An entropy-based approach for a robust least squares spline approximation
Luigi Brugnano, Domenico Giordano, Felice Iavernaro, Giorgia Rubino
TL;DR
This work introduces a maximum-entropy weighted least squares (MEWLS) framework for robust spline approximation, where data-point weights form a probability distribution and are chosen to maximize entropy under a prescribed weighted MSE $\overline{E^2}$. The method yields a nonlinear, yet deterministic, optimization that downweights outliers through weights $w_i\propto\exp(-\lambda_2\,||f(t_i,c)-y_i||^2)$ and smoothly transitions from ordinary least squares to MEWLS via a continuation on $\overline{E^2}$. A hybrid iterative solver ties the spline coefficients, weights, and Lagrange multiplier together, enabling automatic outlier detection and scoring. Numerical experiments on synthetic curves and real data (HR diagrams, rail-track detection, and environmental O$_3$ series) demonstrate MEWLS’s improved robustness and its potential as a preprocessing tool in data-intensive pipelines.
Abstract
We consider the weighted least squares spline approximation of a noisy dataset.

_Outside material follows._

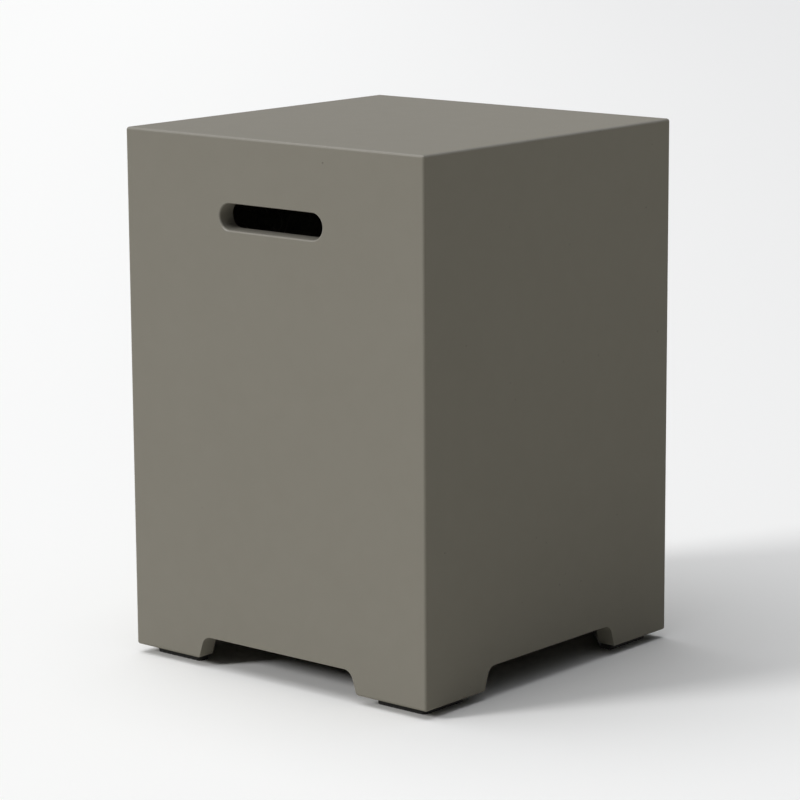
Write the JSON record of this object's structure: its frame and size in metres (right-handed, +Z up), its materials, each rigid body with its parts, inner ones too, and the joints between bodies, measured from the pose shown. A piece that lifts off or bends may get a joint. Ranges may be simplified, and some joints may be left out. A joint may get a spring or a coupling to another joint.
{
  "type": "propane tank cover table",
  "caption": "Square concrete side table, open below, that stands over a propane tank on corner legs with rubber pads and lifts off by two handle slots.",
  "frame": {"origin": "on the floor, under the middle of the table top", "axes": "+Z up, -Y out of the front wall, which has a handle slot, +X to the right seen from the front"},
  "size_m": [0.4, 0.4, 0.559],
  "materials": {
    "concrete": "matt glass-fibre concrete, warm grey, smooth from the mould",
    "rubber": "matt black",
    "steel": "stainless",
    "brass": "plain turned"
  },
  "bodies": {
    "root": {"cover_shell": "concrete", "foot_pad_front_left": "rubber", "foot_pad_front_right": "rubber", "foot_pad_back_right": "rubber", "foot_pad_back_left": "rubber", "pad_washer_front_left_a": "steel", "pad_washer_front_left_b": "steel", "pad_washer_front_right_a": "steel", "pad_washer_front_right_b": "steel", "pad_washer_back_right_a": "steel", "pad_washer_back_right_b": "steel", "pad_washer_back_left_a": "steel", "pad_washer_back_left_b": "steel", "pad_screw_front_left_a": "steel", "pad_screw_front_left_b": "steel", "pad_screw_front_right_a": "steel", "pad_screw_front_right_b": "steel", "pad_screw_back_right_a": "steel", "pad_screw_back_right_b": "steel", "pad_screw_back_left_a": "steel", "pad_screw_back_left_b": "steel", "leg_insert_front_left_a": "brass", "leg_insert_front_left_b": "brass", "leg_insert_front_right_a": "brass", "leg_insert_front_right_b": "brass", "leg_insert_back_right_a": "brass", "leg_insert_back_right_b": "brass", "leg_insert_back_left_a": "brass", "leg_insert_back_left_b": "brass"}
  },
  "joints": []
}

By interpreting the weights as a probability distribution, we maximize the associated entropy subject to the constraint that the mean squared error is prescribed to a desired (small) value. Acting on this error yields a robust regression method that automatically detects and removes outliers from the data during the fitting procedure, by assigning them a very small weight. We discuss the use of both spline functions and spline curves. A number of numerical illustrations have been included to disclose the potentialities of the maximal-entropy approach in different application fields.